Contenders have seen the fastest growth in real estate investment in the past decade and among the strongest office rental growth since 2000.
Underpinned by a strong entrepreneurial spirit and research capabilities, Innovators such as Berlin, Boston and Seattle are important cities in high-value economies. They attract among the greatest volume of real estate investment relative to their size.
Lifestyle cities characterized by high quality of life and public services have seen among the most robust growth in office rental values since 2000.
Influencers typically have some of the most stable real estate markets because they are strategically located for transnational decision-making, cultural functions or trade.
Large cities in emerging economies, Megahubs, are junctions for internationalisation of national economies and capable centres of business and retail but fail to punch above their weight as investment destinations.
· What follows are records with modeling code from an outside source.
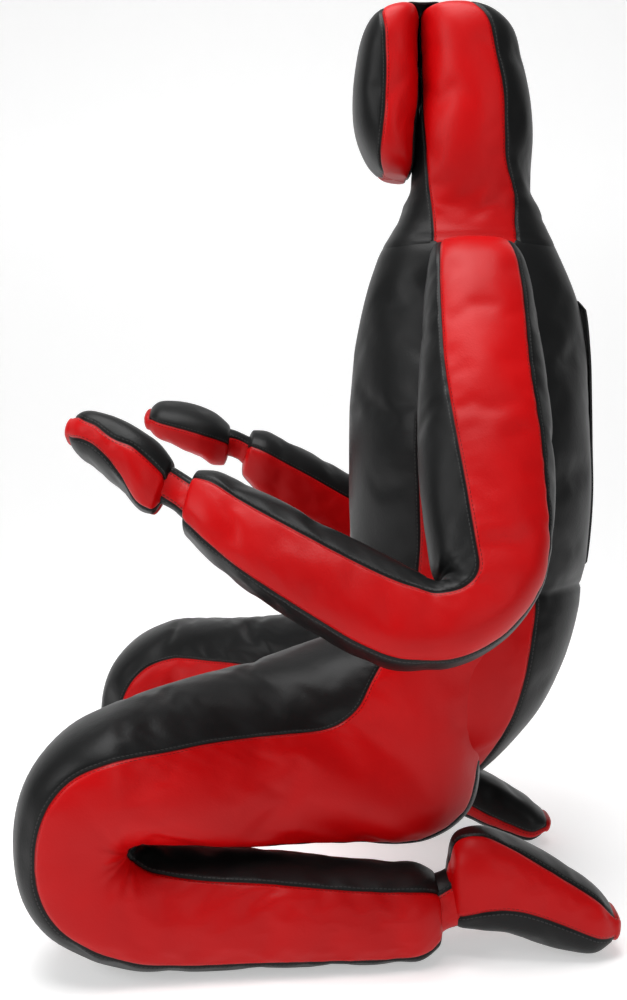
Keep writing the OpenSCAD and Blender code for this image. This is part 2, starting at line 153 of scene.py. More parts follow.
SEAMS_TRUNK = seam_pairs(
    (22, 22, 18, 12, 10, 18, 26) + (28,) * 12,
    (22, 22, 18, 12, 10, 16, 22) + (25,) * 12,
)
SEAMS_PAD = seam_pairs(
    (50, 40, 16, 5, 3, 6, 16, 30, 46, 60, 68),
    (78, 78, 76, 72, 64, 58, 55, 56, 60, 66, 70),
)
SEAMS_HEAD = seam_pairs(
    (72, 76, 77, 76, 74, 60, 52, 44, 35, 28, 24, 22, 22),
    (13, 14, 15, 16, 18, 19, 25, 33, 29, 24, 23, 22, 22),
)
SEAMS_ARM = seam_sides(
    (58, 55, 52, 49, 44, 38, 29, 20, 16, 14, 14, 15, 18, 20, 21, 20, 18, 18, 18, 18, 20, 24, 28),
    (50, 50, 48, 46, 44, 42, 42, 42, 42, 42, 42, 42, 42, 42, 42, 43, 44, 44, 44, 44, 44, 44, 44),
    (46, 46, 46, 46, 46, 48, 50, 54, 58, 60, 62, 62, 62, 62, 62, 62, 62, 62, 62, 62, 62, 60, 58),
    (48, 47, 46, 44, 39, 36, 42, 50, 60, 67, 73, 77, 78, 78, 76, 73, 70, 66, 62, 60, 58, 56, 56),
)
SEAMS_WRIST = (28, 136, 242, 304)
SEAMS_HAND = seam_sides(
    (8, 6, 2, -2, 2, 10, 45),
    (26, 26, 24, 22, 22, 26, 45),
    (70, 66, 62, 60, 56, 50, 50),
    (84, 80, 62, 41, 37, 42, 60),
)
SEAMS_LEG = seam_pairs(
    (16, 17, 19, 21, 16, 11, 14, 21, 23) + (24,) * 5 + (22, 22, 23, 24, 26, 30, 34, 37) + (38,) * 5,
    (60, 60, 62, 64, 64, 64, 64, 62, 60, 60, 62, 64, 64) + (66,) * 6 + (62, 56, 50) + (49,) * 5,
)
SEAMS_ANKLE = (60, 150, 220, 322)
SEAMS_FOOT = seam_sides(
    (80, 80, 76, 66, 58, 55, 53, 45),
    (4, 0, -4, -8, -10, -10, -8, 4),
    (50, 46, 42, 40, 38, 36, 36, 36),
    (42, 34, 20, 10, 6, 6, 10, 18),
)

# ---------------------------------------------------------------- sections

# A section: front y, front z, rear y, rear z, half width, middle x at the front, and at the rear.
TRUNK = [
    (74, 752, 250, 752, 61, 0, 0),
    (66, 741, 257, 741, 71, 0, 0),
    (58, 728, 263, 728, 80, 0, 0),
    (52, 708, 271, 708, 86, 0, 0),
    (42, 668, 285, 668, 92, 0, 0),
    (34, 613, 292, 613, 112, 0, 0),
    (30, 557, 294, 557, 136, 0, 0),
    (29, 505, 295, 505, 149, 0, 0),
    (31, 450, 296, 450, 150, 0, 0),
    (33, 400, 293, 400, 147, 0, 0),
    (31, 366, 289, 368, 144, 0, 0),
    (29, 348, 285, 350, 142, 0, 0),
    (27, 332, 284, 334, 148, 0, 0),
    (24, 300, 276, 296, 160, 0, 0),
    (36, 262, 262, 258, 164, 0, 0),
    (50, 226, 241, 218, 160, 0, 0),
    (66, 190, 213, 184, 148, 0, 0),
    (82, 158, 185, 154, 124, 0, 0),
    (96, 134, 160, 132, 98, 0, 0),
]

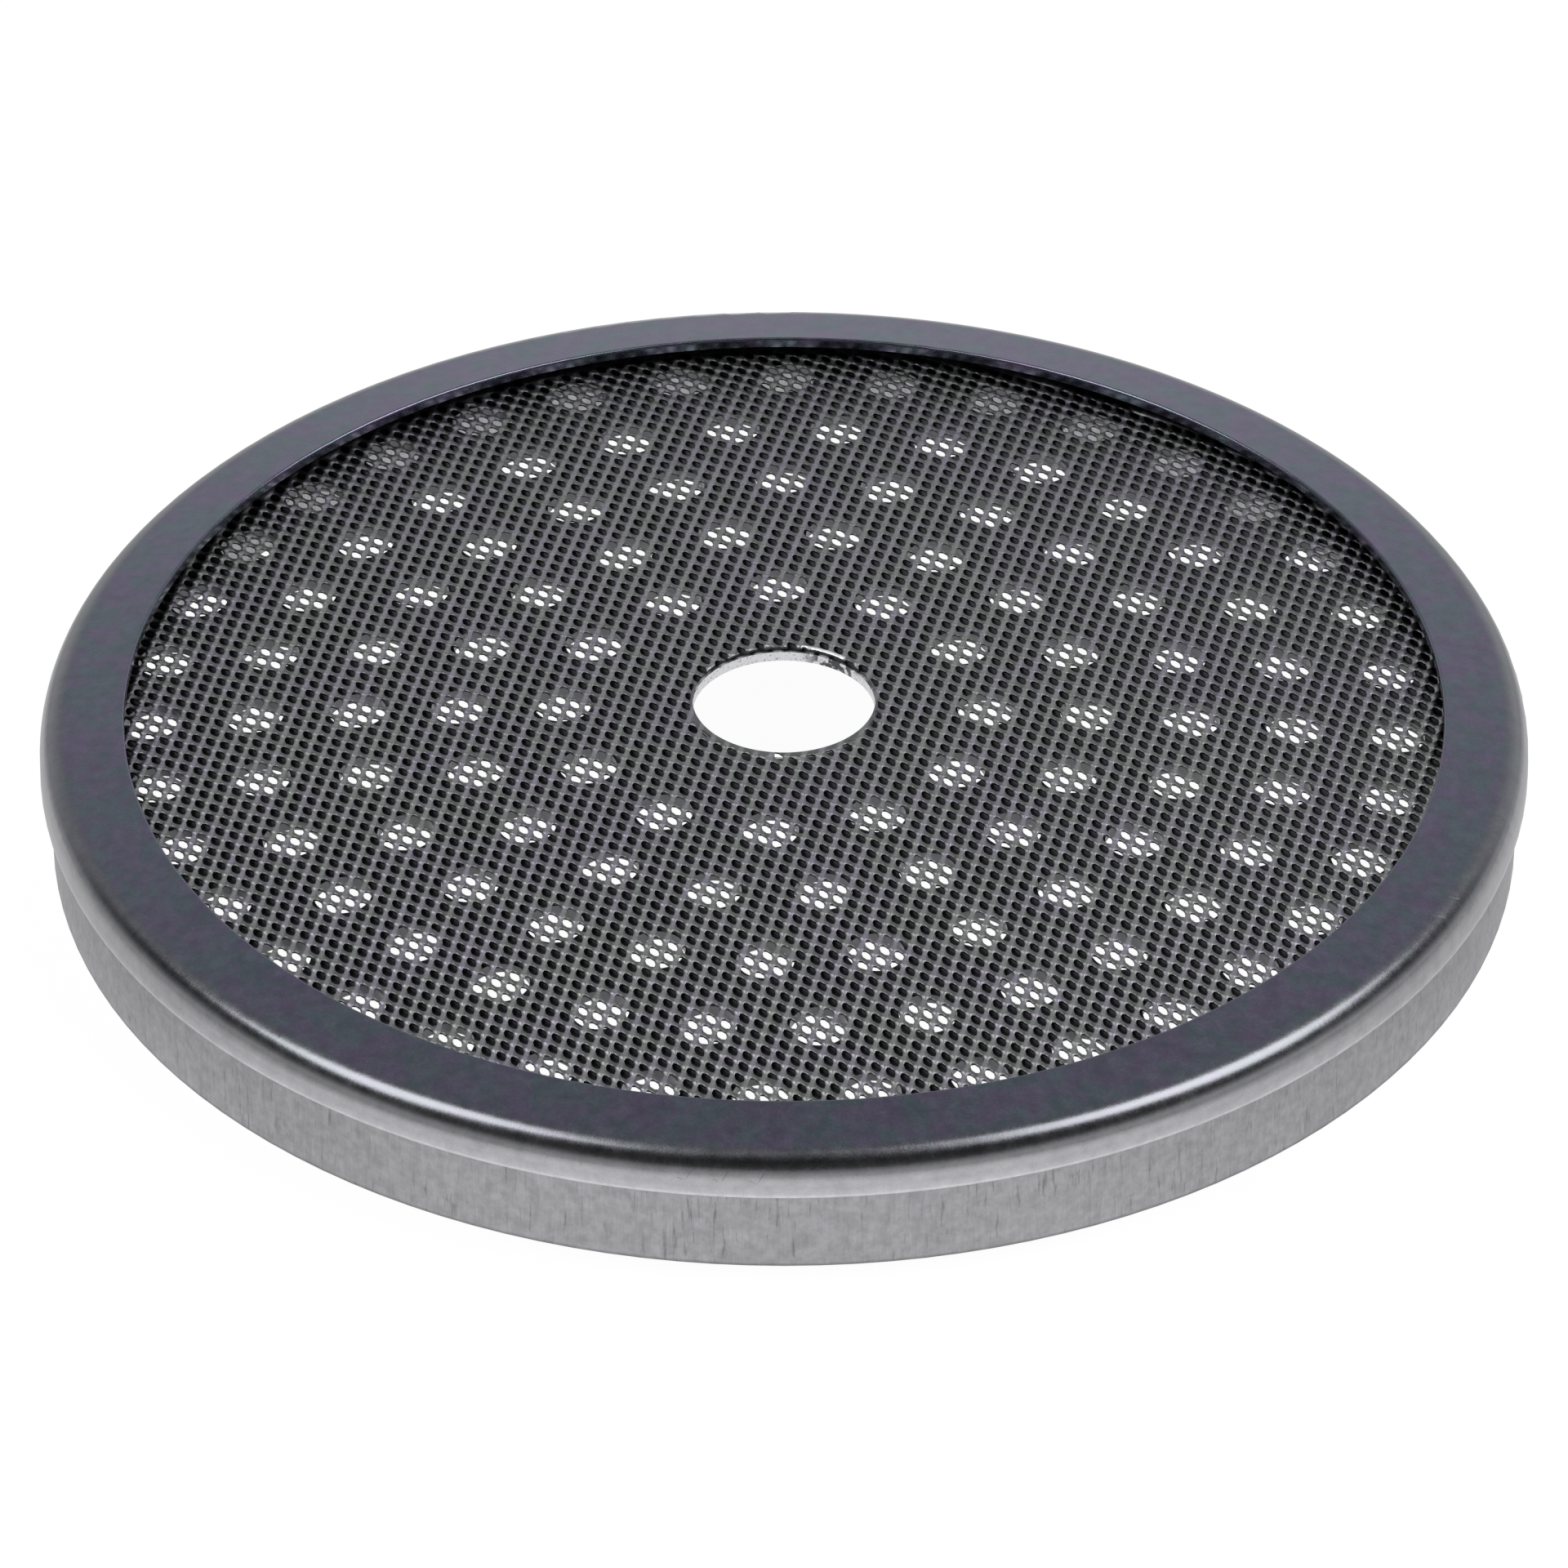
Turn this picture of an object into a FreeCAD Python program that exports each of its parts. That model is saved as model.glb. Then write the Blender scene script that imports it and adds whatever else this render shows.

Enterprisers are home to some of the world's most dynamic real estate markets. These emerging economies possess rapidly evolving innovation systems and increasingly are home to their own successful, home-grown multinational corporates.
Powerhouses are transitioning from low-value industrial economies to a higher position in the value chain. Benefiting from strong national government support, they are shifting towards more advanced industries.
Hybrids are typically mid-sized cities competing in specialised markets (e.g. commodities, business process outsourcing). They have made good progress improving real estate transparency, and have seen a transformation in the quality of their commercial real estate.
National Growth Engines can be found in stable, developed national economies. They benefit from access to large domestic markets. Durable over the medium term, they are among top real estate investment destinations.